6. Be humble. – If people know that you don’t know it all, they tend to cut you a little more slack. If you are condescending and treat people like garbage because they don’t know the difference between a “routed” protocol and a “routing” protocol, they will be very unforgiving of your mistakes. Remember, there is no way possible you can know it all. There are people out there who know far more than you do. Sometimes they are in the same room as you. If you save the day and score a touchdown, good job. You don’t have to do the happy dance in front of everyone if you figure out what caused that routing loop. Your actions will speak for themselves. On the other hand, if you storm into the room demanding people shut up and watch you perform, you better get it right. If you don’t, your stock just went down and at some point, you’ll be looking for work elsewhere.

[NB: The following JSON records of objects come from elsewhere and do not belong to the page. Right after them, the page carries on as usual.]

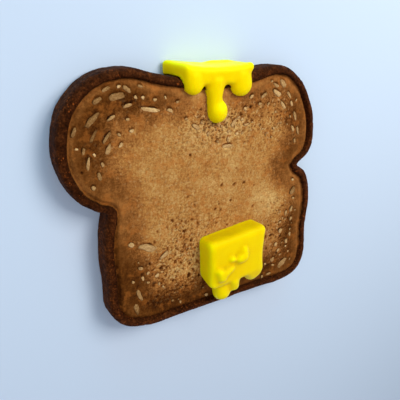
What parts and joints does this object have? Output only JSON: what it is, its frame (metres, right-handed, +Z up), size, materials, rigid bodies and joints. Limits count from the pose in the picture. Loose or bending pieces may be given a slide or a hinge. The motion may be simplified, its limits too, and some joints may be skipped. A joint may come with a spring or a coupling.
{
  "type": "buttered toast",
  "caption": "Slice of browned seeded bread lying on its back, with a softened pat of butter on its face and a melting strip of butter over its top edge.",
  "frame": {"origin": "centre of the bounding box, on the surface that the slice lies on", "axes": "+X across the slice, its longest side; +Y towards the two lobes at its top; +Z up, out of the buttered face"},
  "size_m": [0.1306, 0.1154, 0.0222],
  "materials": {
    "toasted_bread": "dry toasted bread, dark brown crust and mottled golden-brown crumb",
    "butter": "soft, smooth and slightly glossy butter"
  },
  "bodies": {
    "root": {"toast_slice": "toasted_bread", "butter_pat": "butter", "butter_on_edge": "butter"}
  },
  "joints": []
}
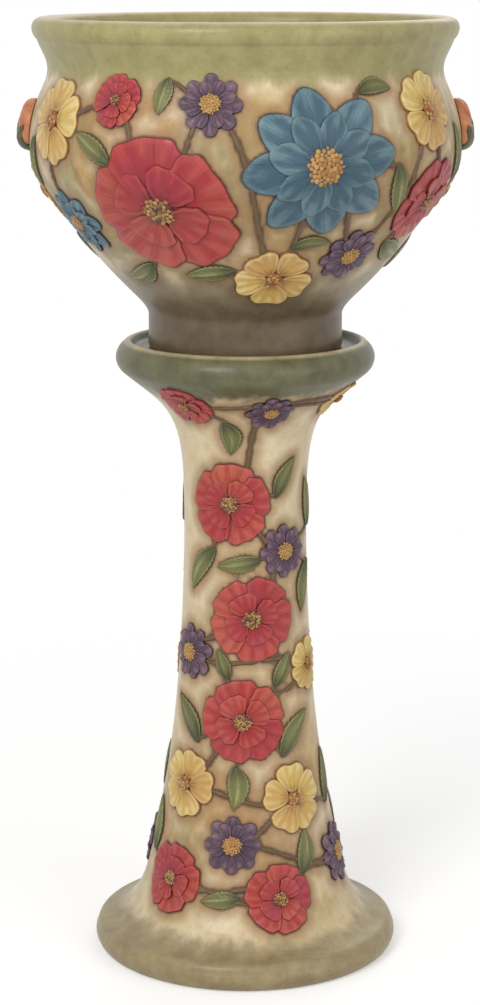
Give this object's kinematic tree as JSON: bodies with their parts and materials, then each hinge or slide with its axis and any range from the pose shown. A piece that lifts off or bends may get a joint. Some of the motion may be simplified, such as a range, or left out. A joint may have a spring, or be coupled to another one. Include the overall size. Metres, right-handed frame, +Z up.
{
  "type": "jardiniere on stand",
  "caption": "Glazed earthenware jardiniere with a rolled lip and two bud lugs, standing on a tall hollow column stand, both with raised flowers and leaves.",
  "frame": {"origin": "centre of the stand's base, on the floor", "axes": "+Z up along the common axis of stand and bowl; the front looks along -Y, and the lugs are at +X and -X"},
  "size_m": [0.3626, 0.3458, 0.765],
  "materials": {
    "cream_glaze": "satin cream glaze, olive on the rims",
    "lug_glaze": "satin orange-red glaze",
    "red_glaze": "satin red glaze",
    "blue_glaze": "satin blue glaze",
    "yellow_glaze": "satin ochre-yellow glaze",
    "purple_glaze": "satin purple glaze",
    "leaf_glaze": "satin olive-green glaze"
  },
  "bodies": {
    "stand": {"stand": "cream_glaze", "collar_poppy_front": "red_glaze", "collar_aster_front": "purple_glaze", "collar_primrose_front": "yellow_glaze", "column_poppy_high_front": "red_glaze", "column_aster_high_front": "purple_glaze", "column_poppy_mid_front": "red_glaze", "column_aster_mid_front": "purple_glaze", "column_primrose_mid_front": "yellow_glaze", "column_poppy_low_front": "red_glaze", "base_primrose_left_front": "yellow_glaze", "base_primrose_right_front": "yellow_glaze", "base_aster_left_front": "purple_glaze", "base_poppy_right_front": "red_glaze", "base_aster_right_front": "purple_glaze", "base_poppy_left_front": "red_glaze", "stand_leaves_front": "leaf_glaze", "collar_poppy_back": "red_glaze", "collar_aster_back": "purple_glaze", "collar_primrose_back": "yellow_glaze", "column_poppy_high_back": "red_glaze", "column_aster_high_back": "purple_glaze", "column_poppy_mid_back": "red_glaze", "column_aster_mid_back": "purple_glaze", "column_primrose_mid_back": "yellow_glaze", "column_poppy_low_back": "red_glaze", "base_primrose_left_back": "yellow_glaze", "base_primrose_right_back": "yellow_glaze", "base_aster_left_back": "purple_glaze", "base_poppy_right_back": "red_glaze", "base_aster_right_back": "purple_glaze", "base_poppy_left_back": "red_glaze", "stand_leaves_back": "leaf_glaze"},
    "bowl": {"bowl": "cream_glaze", "lug_left": "lug_glaze", "lug_right": "lug_glaze", "dahlia_large_front": "blue_glaze", "dahlia_small_front": "blue_glaze", "poppy_large_front": "red_glaze", "poppy_small_front": "red_glaze", "poppy_bud_front": "red_glaze", "primrose_left_front": "yellow_glaze", "primrose_low_front": "yellow_glaze", "primrose_right_front": "yellow_glaze", "primrose_side_front": "yellow_glaze", "aster_high_front": "purple_glaze", "aster_low_front": "purple_glaze", "bowl_leaves_front": "leaf_glaze", "dahlia_large_back": "blue_glaze", "dahlia_small_back": "blue_glaze", "poppy_large_back": "red_glaze", "poppy_small_back": "red_glaze", "poppy_bud_back": "red_glaze", "primrose_left_back": "yellow_glaze", "primrose_low_back": "yellow_glaze", "primrose_right_back": "yellow_glaze", "primrose_side_back": "yellow_glaze", "aster_high_back": "purple_glaze", "aster_low_back": "purple_glaze", "bowl_leaves_back": "leaf_glaze"}
  },
  "joints": [
    {"name": "bowl_lift", "type": "slide", "parent": "stand", "child": "bowl", "axis": [0, 0, 1], "range_m": [0, 0.15]}
  ]
}
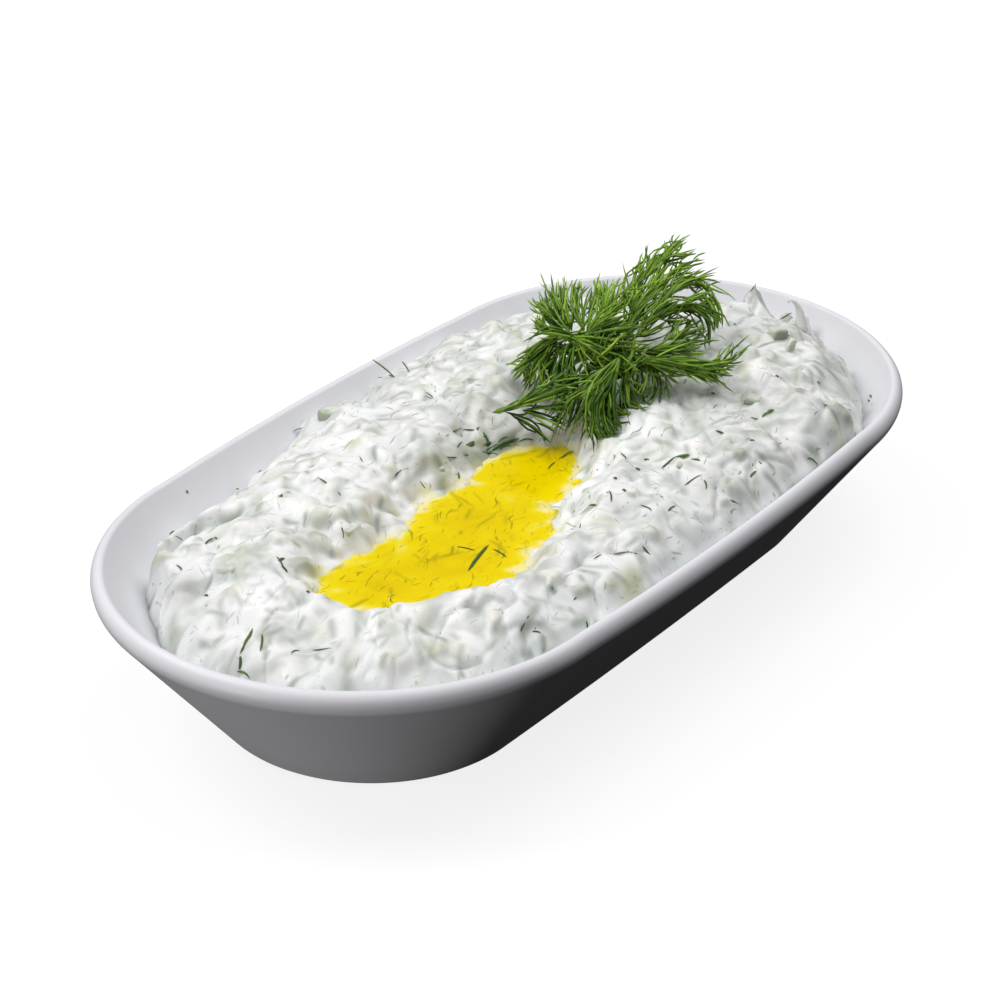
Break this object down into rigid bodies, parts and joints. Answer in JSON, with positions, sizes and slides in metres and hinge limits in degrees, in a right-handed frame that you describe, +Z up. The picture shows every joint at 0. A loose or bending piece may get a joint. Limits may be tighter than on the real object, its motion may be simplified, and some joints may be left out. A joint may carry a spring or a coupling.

Ask any athlete how hard they have to work in order to get to their peak performance level and you’ll no doubt hear a recurring answer. You will find that it took a lot of time and effort to get there. There are no short cuts. When the wide receiver catches the ball and runs 80 yards to the end zone for a touch down, you can bet he ran sprints hundreds of times in the months prior. When the quarterback throws the ball for 50 yards and drops it right on the chest of the wide receiver, you can bet he threw that same pass hundreds of times in the months prior. When the defensive end wraps his arms around the running back and slams him to the ground, you can bet he practiced on a tackling dummy hundreds of times in the months prior. The examples go on and on. Peak performance takes time and effort. You practice and refine your skills for what is usually a short performance. Sometimes the performance extends over a couple of days or weeks, but generally issues get diagnosed and resolved in a relatively short time. How you prepare will determine the outcome. If you take shortcuts, expect poor results. If you put in the effort to perform well, good things will come your way. Granted, you probably won’t get a multi-million dollar contract with company X, but how many football players do you know who understand cool stuff like policy routing and VRF’s? Oh, and being able to fix problems on the network quickly leaves you more time to play World of Warcraft.